Uma vida que inclua, também, tempo para estar com a família, férias anuais revigoradoras, confraternização laboral, disponibilidade regular para conviver com os amigos e, com eles, intervir na vida que a todos respeita, e desenvolver, ainda, atividades culturais e desportivas.
Uma vida humana e, como tal, socialmente preenchida, tanto no plano pessoal, como cívico e espiritual.
É nessa normalidade renovada que, de momento, os portugueses depositam a esperança, apesar dos dramas artificiais alimentados por pequenos, mas já velhos, provocadores, que alguns media promovem e vendem como novidade requentada, mas que, em rigor, nada dizem sobre a realidade vivida pelos portugueses e, sobretudo, nada propõem para resolver os problemas quotidianos que os afetam.
Querer uma vida normal é, assim, por vezes, um desígnio verdadeiramente revolucionário, e isso é perigoso para quem promete um mundo novo, sem ser sério.

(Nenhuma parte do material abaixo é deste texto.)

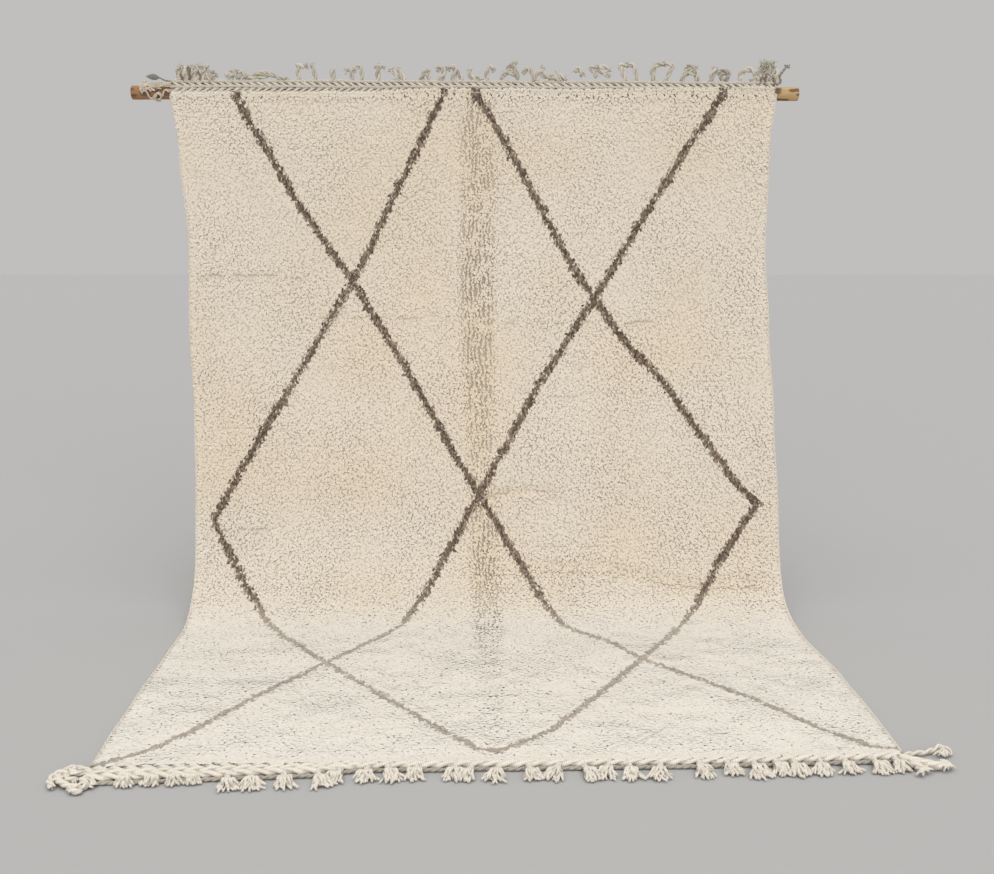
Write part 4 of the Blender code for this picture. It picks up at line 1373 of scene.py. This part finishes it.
def lower_corners():
    """The lobes of the lump with short curls standing off them, and the tails with their open ends."""
    yarns = Yarns(LOWER_EDGE, 71)
    random = yarns.random
    left, right = edge_of("left", PILE_LENGTH), edge_of("right", PILE_LENGTH)
    for lobe in CORNER_LOBES:
        turns = np.array(lobe.turns) / 1000 * (-1, 1, 1) + (left, 0, 0)
        yarns.cord(turns, lobe.thick / 1000, plies=3, lead=0.070)
        for number in range(LOBE_CURLS):
            root = turns[random.integers(1, len(turns))] + (0, 0, random.uniform(-0.004, 0.004))
            heading = random.uniform(-math.pi, math.pi)
            yarns.curly_end(root, heading, random.uniform(*CURL_REACH), random.uniform(*CURL_THICK), 0.005)
    for tail in TAILS:
        yarns.cord(np.array(tail.turns) + (right, 0, 0), tail.thick, tail.plies, tail.lead)
    for tail in TAILS:
        for number in range(tail.ends):
            aside = (right - random.uniform(0, 0.008), random.uniform(-0.008, 0.008), 0.0)
            root = np.array(tail.turns[-1]) + aside
            heading = tail.heading + random.uniform(-TAIL_FAN, TAIL_FAN)
            reach, thick = random.uniform(*TAIL_END_REACH), random.uniform(*CURL_THICK)
            yarns.curly_end(root, heading, reach, thick, 0.009)
    return yarns


lower_tails = lower_corners().spin("lower_corners", fringe_yarn, white_yarn)

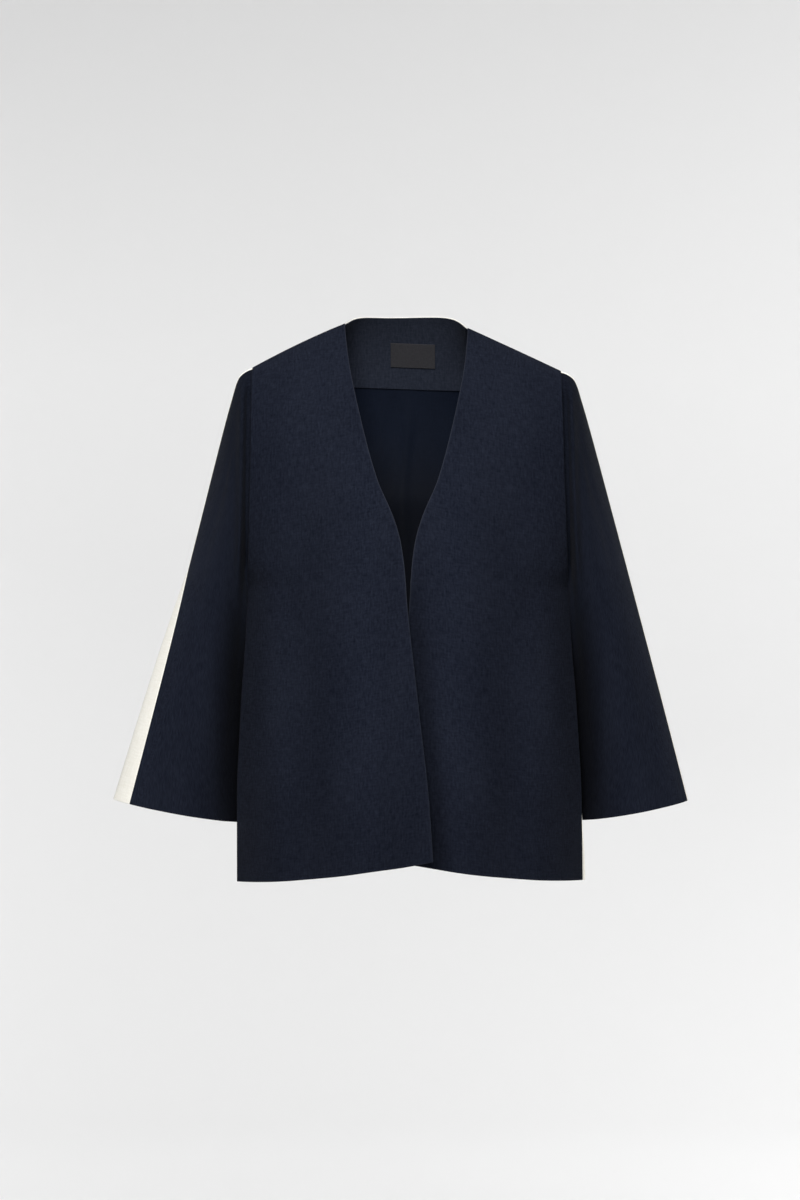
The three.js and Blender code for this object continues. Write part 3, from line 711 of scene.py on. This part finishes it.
def makeFront(name, node, side, creases, seed):
    wall, width = cut["frontWall"], cut["panelWidth"]
    lowers, uppers, away = rowPlaces(fronts["lowerRows"], fronts["upperRows"], wall / 2)
    shares = stations(width, fronts["columns"], wall / 2)
    lower, upper, share = lowers[:, None], uppers[:, None], shares[None, :]
    edgeZ = mix(mix(cut["frontCornerZ"], cut["underarmZ"], lower), 0, upper)
    sideZ = mix(mix(sideHemAt(side), cut["underarmZ"], lower), cut["tipZ"], upper)
    reach = mix(frontEdgeAt(edgeZ)["reach"], sectionAt(sideZ)["half"], share)
    bow = cut["hemBow"] * arched(share) * (1 - lower) ** 2
    arch = (shoulderZ(reach) - mix(0, cut["tipZ"], share)) * upper ** fronts["archPower"]
    z = mix(edgeZ, sideZ, share) - bow + arch
    over = side < 0
    lap = -lapShift(reach, z, fronts["lapOver"]) if over else lapShift(reach, z, fronts["lapUnder"])
    # this side's half of the gap at the shoulder seam and the side seam
    atSeam = bell(cut["upperLength"] * (1 - upper), fronts["seamEase"]) + (share > lastPlace) * (upper <= 0)
    y = frontDepth(reach, z) + lap - halfGap * atSeam
    nearSide = 1 - smooth(width * (1 - share), 0, fronts["seamReach"])
    reach = reach + fronts["seamOut"] * nearSide * (1 - upper) ** fronts["seamFade"]
    points = np.stack([side * reach, y, z], axis=-1)
    relief = creaseHeight(reach, z, creases) + unevenness(reach, z, fronts["uneven"], seed)
    points = points + gridNormals(points, side) * (relief * heldFlat(share, upper))[..., None]
    atShoulder = shoulderRows(uppers, wall / 2)
    normals = seamTurn(gridNormals(points, side), uppers, range(-edgeCount, 0), atShoulder)
    across, along = runningLength(points, 1), runningLength(points, 0)
    straight = fronts["grainAt"]
    fixed = np.array([np.interp(straight, row, length) for row, length in zip(reach, across)])
    grain = (across - fixed[:, None] + straight, along)
    edge = fronts["edgeWearAndHighlight"]
    opening = (1 - edge["lost"] * smooth(z, *edge["wornZ"])) * bell(width * share, edge["width"])
    hem = edge["atHem"] * bell(away[:, None], edge["width"]) * (lower < 0.5)
    piece = wallPiece(name, points, normals, wall, away, fromEdge(shares, width), grain, navyDenim,
                      np.maximum(opening, hem), frontPaintedLight(reach, z, not over))
    dress(piece, node)


makeFront("rightFront", "front_right", -1, fronts["rightCreases"], 1.3)
makeFront("leftFront", "front_left", 1, fronts["leftCreases"], 2.9)


# Back, with its neck edge

back = {
    "columns": 160, "lowerRows": 95, "upperRows": 115, "fullness": 2.7, "neckShare": 0.42,
    "uneven": 0.6, "seed": 4.1, "seamFade": 8,
    "neckRoundness": 0.8, "neckFlatness": 7, "neckTilt": 4.5, "seamIn": 1.0, "seamReach": 7,
    "hemCorner": {"z": (-545, -655), "out": 3.6},
    "ridgeNeck": 0.54, "ridgeTip": 0.62,
    "folds": table("at out width", [
        (-128, 4.3, 18), (-84, -4.3, 18), (-38, 6.5, 22), (14, -5.1, 20),
        (62, 7.2, 22), (108, -4.3, 17), (144, 3.6, 15),
    ]),
    "creases": table(creaseColumns, [
        ((-165, -270), (-110, -400), -3.2, 10, 8),
        ((165, -280), (115, -420), -2.9, 10, -8),
        ((-150, -160), (-95, -240), 2.5, 12, -6),
        ((150, -150), (90, -250), 2.3, 13, 6),
        ((-60, -330), (-70, -600), 2.2, 13, 5),
        ((30, -380), (22, -630), -2.5, 12, -4, 0.2),
        ((90, -350), (104, -620), 2, 12, 4, 0.3),
        ((-120, -470), (-128, -650), -2.3, 11, 4, 0.2),
    ]),
}


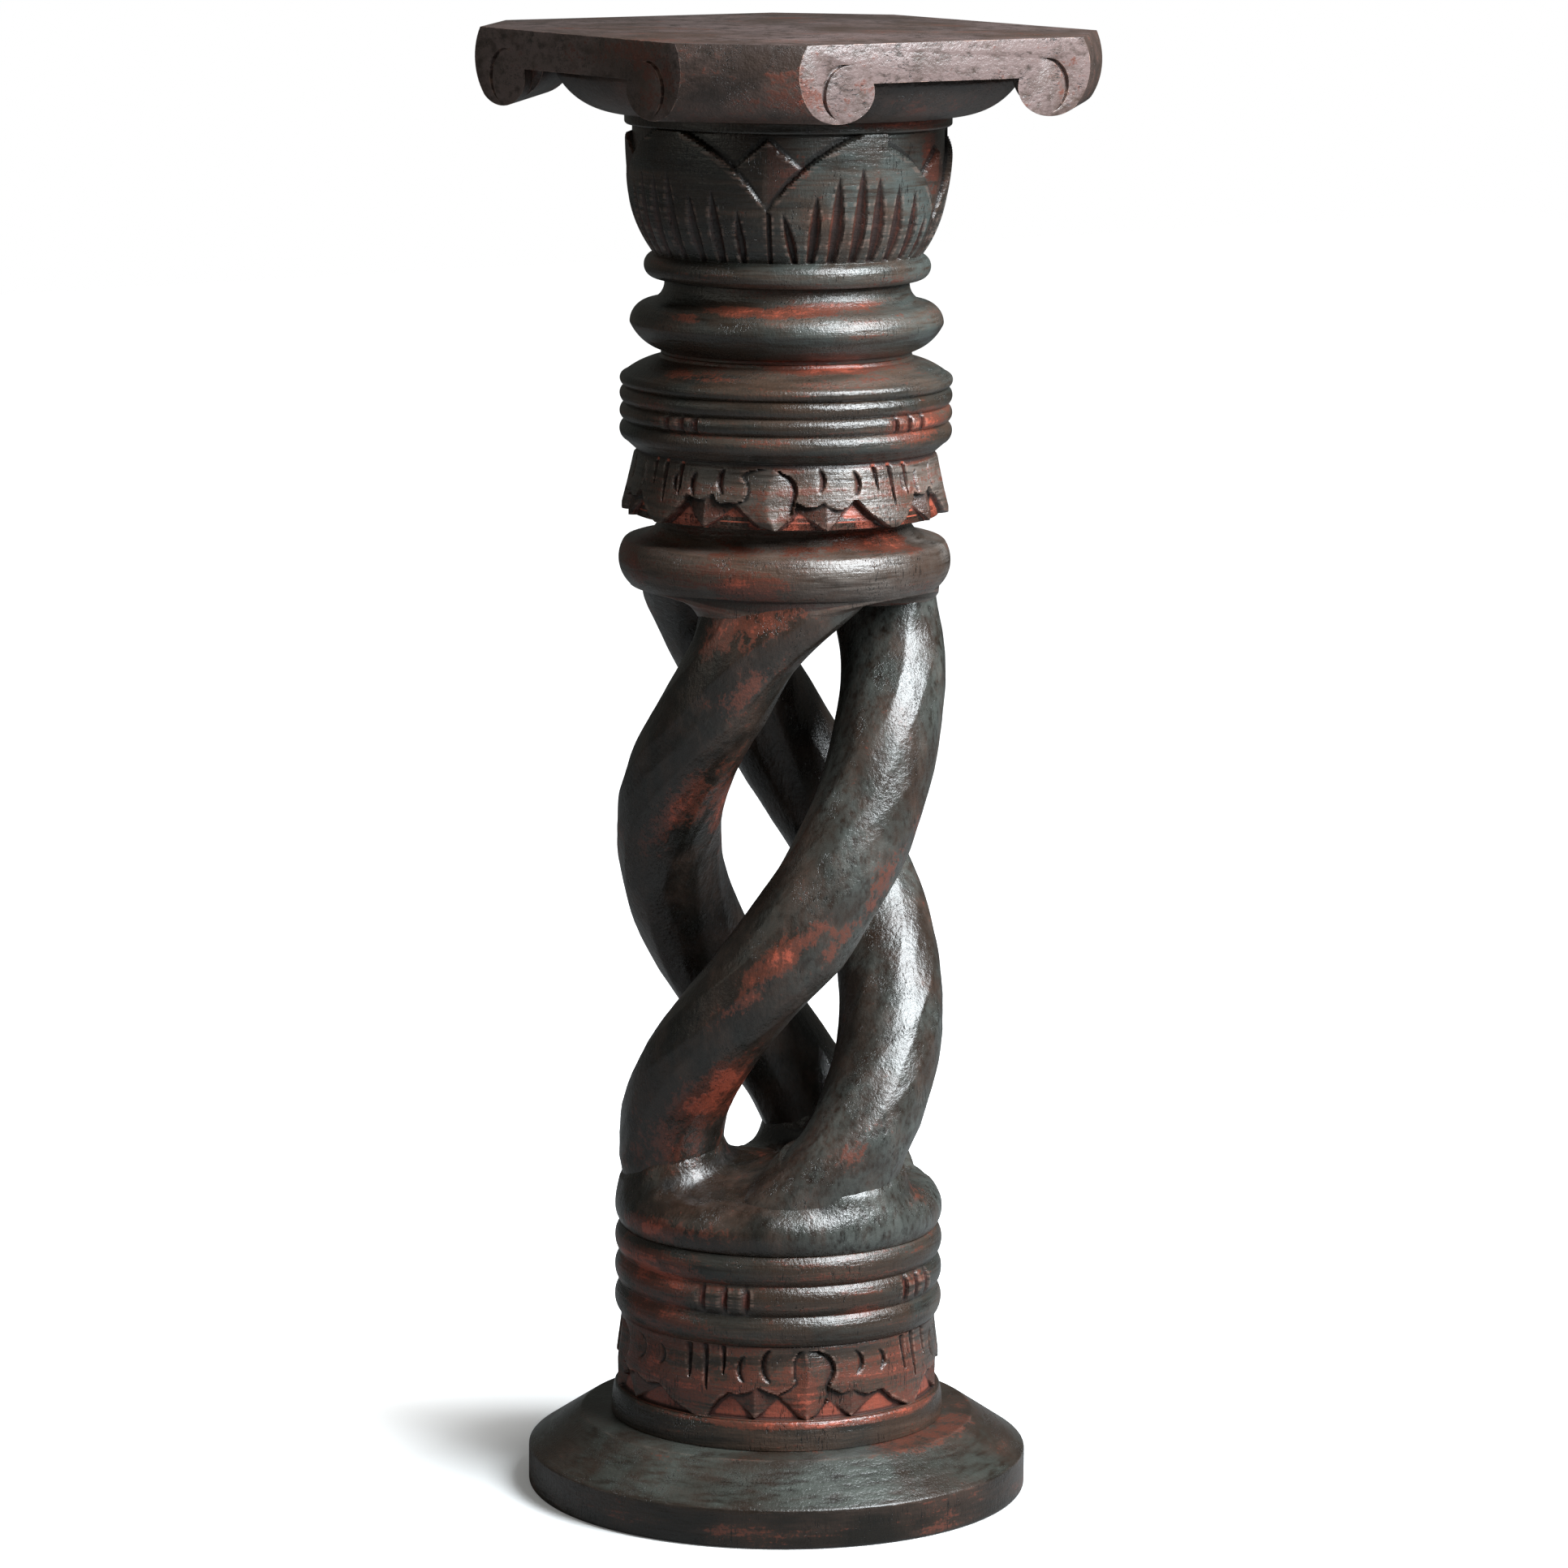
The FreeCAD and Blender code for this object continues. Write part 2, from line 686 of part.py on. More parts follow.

Por tal razão, há os que, permanente e propositadamente, empolam medos e catástrofes hipotéticas, procurando evitar que os portugueses comecem, de novo, a discutir objetivos concretos e soluções realistas e alcançáveis para os resolver.
A expectativa da normalidade da vida contrasta, visivelmente, com os intuitos dos que tudo fazem para que ela não aconteça e não tenha futuro.
O passado é tudo o que têm para oferecer como proposta: o seu passado de privilégios e de poder.
Num magnífico romance – que recomendo – chamado «Hotel Europa», Ilja Leonard Pfeijffer, o holandês que o escreveu, diz, a certo passo, com rara clarividência: «É uma ideia sedutora achar que a solução para os problemas atuais está em atrasar o relógio do tempo para o tempo em que os problemas não existiam. É esse o chamariz para o populismo de direita, cujo cerne é a nostalgia. Criam-se descontentamento e medos, alimentados e aumentados, para, de seguida, se apresentar um passado idílico e idealizado como solução.»
Um futuro que almeja uma vida normal é algo que não se deve confundir, portanto, com o fatalismo do passado.
Partindo das circunstâncias que existem e que sabemos que podem ser sempre melhoradas, um tal futuro, que se quer normal, exige, isso sim, a concretização de uma vida decente para todos e não apenas para os do costume, como antes acontecia.
A normalidade da vida a que se aspira reside, pois, num desejo humanista de justiça e num investimento concreto na sua realização quotidiana, contínua e crescente.
Se isso for percetível à maioria dos portugueses – se eles sentirem que estão a trabalhar, não apenas para remendar o passado, mas sim para construir um futuro melhor para todos – não haverá medos artificiais, alimentados ou empolados, que os desmoralizem e impeçam de lutar por uma vida normal e com futuro.
Um futuro que seja de todos e de cada um, à sua maneira.
É por isso que os que antes estiveram, e ainda hoje estão, do lado da Constituição – e muitos são, e de várias tendências – não podem deixar-se encantar por melodias passadistas tocadas por músicos pífios, mesmo que, por acaso, sorridentes.
É do lado da Constituição, e não do outro, que se encontram as soluções que ajudaram já, e vão ajudar ainda outra vez, a fazer um futuro melhor e mais decente para todos.